● DATASET RECORDS

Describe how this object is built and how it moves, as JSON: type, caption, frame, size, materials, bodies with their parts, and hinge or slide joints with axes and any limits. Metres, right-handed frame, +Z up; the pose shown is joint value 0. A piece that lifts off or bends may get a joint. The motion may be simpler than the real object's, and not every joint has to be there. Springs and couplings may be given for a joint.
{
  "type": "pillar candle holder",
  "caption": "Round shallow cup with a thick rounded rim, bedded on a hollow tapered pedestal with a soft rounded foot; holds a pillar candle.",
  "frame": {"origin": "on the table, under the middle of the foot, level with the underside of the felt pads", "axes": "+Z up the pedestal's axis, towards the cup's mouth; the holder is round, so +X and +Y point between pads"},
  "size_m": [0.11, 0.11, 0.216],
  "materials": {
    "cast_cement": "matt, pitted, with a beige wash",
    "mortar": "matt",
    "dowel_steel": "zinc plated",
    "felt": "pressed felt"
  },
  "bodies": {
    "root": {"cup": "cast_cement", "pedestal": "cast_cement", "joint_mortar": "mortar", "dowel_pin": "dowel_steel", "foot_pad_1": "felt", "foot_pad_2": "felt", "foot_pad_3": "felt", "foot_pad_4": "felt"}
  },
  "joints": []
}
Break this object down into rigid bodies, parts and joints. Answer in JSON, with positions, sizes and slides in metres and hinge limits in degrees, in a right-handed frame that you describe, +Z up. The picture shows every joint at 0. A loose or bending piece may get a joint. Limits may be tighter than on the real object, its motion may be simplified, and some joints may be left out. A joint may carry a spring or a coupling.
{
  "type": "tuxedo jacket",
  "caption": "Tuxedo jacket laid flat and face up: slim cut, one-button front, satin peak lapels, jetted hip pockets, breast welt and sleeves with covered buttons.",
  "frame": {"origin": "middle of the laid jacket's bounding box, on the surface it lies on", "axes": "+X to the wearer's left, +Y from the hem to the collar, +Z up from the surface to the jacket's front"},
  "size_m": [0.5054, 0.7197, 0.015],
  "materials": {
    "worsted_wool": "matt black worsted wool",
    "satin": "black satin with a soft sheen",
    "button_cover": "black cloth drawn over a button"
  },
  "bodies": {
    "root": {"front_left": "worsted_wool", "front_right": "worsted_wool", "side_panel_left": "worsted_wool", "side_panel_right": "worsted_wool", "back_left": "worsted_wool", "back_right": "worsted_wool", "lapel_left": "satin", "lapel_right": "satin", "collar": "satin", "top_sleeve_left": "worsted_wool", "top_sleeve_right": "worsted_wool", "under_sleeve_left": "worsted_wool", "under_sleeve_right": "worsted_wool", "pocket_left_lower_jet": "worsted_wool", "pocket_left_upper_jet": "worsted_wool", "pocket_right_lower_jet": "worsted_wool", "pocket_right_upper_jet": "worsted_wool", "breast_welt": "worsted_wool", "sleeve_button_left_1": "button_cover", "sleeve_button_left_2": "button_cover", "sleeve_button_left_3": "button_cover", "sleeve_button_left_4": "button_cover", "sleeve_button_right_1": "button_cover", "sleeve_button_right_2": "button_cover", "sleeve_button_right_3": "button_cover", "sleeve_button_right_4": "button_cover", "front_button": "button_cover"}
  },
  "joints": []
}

● WHAT TO WORK ON
Reproduce every record, matching each line exactly.

● RESULT OF THIS TASK
Describe how this object is built and how it moves, as JSON: type, caption, frame, size, materials, bodies with their parts, and hinge or slide joints with axes and any limits. Metres, right-handed frame, +Z up; the pose shown is joint value 0. A piece that lifts off or bends may get a joint. The motion may be simpler than the real object's, and not every joint has to be there. Springs and couplings may be given for a joint.
{
  "type": "pillar candle holder",
  "caption": "Round shallow cup with a thick rounded rim, bedded on a hollow tapered pedestal with a soft rounded foot; holds a pillar candle.",
  "frame": {"origin": "on the table, under the middle of the foot, level with the underside of the felt pads", "axes": "+Z up the pedestal's axis, towards the cup's mouth; the holder is round, so +X and +Y point between pads"},
  "size_m": [0.11, 0.11, 0.216],
  "materials": {
    "cast_cement": "matt, pitted, with a beige wash",
    "mortar": "matt",
    "dowel_steel": "zinc plated",
    "felt": "pressed felt"
  },
  "bodies": {
    "root": {"cup": "cast_cement", "pedestal": "cast_cement", "joint_mortar": "mortar", "dowel_pin": "dowel_steel", "foot_pad_1": "felt", "foot_pad_2": "felt", "foot_pad_3": "felt", "foot_pad_4": "felt"}
  },
  "joints": []
}
Break this object down into rigid bodies, parts and joints. Answer in JSON, with positions, sizes and slides in metres and hinge limits in degrees, in a right-handed frame that you describe, +Z up. The picture shows every joint at 0. A loose or bending piece may get a joint. Limits may be tighter than on the real object, its motion may be simplified, and some joints may be left out. A joint may carry a spring or a coupling.
{
  "type": "tuxedo jacket",
  "caption": "Tuxedo jacket laid flat and face up: slim cut, one-button front, satin peak lapels, jetted hip pockets, breast welt and sleeves with covered buttons.",
  "frame": {"origin": "middle of the laid jacket's bounding box, on the surface it lies on", "axes": "+X to the wearer's left, +Y from the hem to the collar, +Z up from the surface to the jacket's front"},
  "size_m": [0.5054, 0.7197, 0.015],
  "materials": {
    "worsted_wool": "matt black worsted wool",
    "satin": "black satin with a soft sheen",
    "button_cover": "black cloth drawn over a button"
  },
  "bodies": {
    "root": {"front_left": "worsted_wool", "front_right": "worsted_wool", "side_panel_left": "worsted_wool", "side_panel_right": "worsted_wool", "back_left": "worsted_wool", "back_right": "worsted_wool", "lapel_left": "satin", "lapel_right": "satin", "collar": "satin", "top_sleeve_left": "worsted_wool", "top_sleeve_right": "worsted_wool", "under_sleeve_left": "worsted_wool", "under_sleeve_right": "worsted_wool", "pocket_left_lower_jet": "worsted_wool", "pocket_left_upper_jet": "worsted_wool", "pocket_right_lower_jet": "worsted_wool", "pocket_right_upper_jet": "worsted_wool", "breast_welt": "worsted_wool", "sleeve_button_left_1": "button_cover", "sleeve_button_left_2": "button_cover", "sleeve_button_left_3": "button_cover", "sleeve_button_left_4": "button_cover", "sleeve_button_right_1": "button_cover", "sleeve_button_right_2": "button_cover", "sleeve_button_right_3": "button_cover", "sleeve_button_right_4": "button_cover", "front_button": "button_cover"}
  },
  "joints": []
}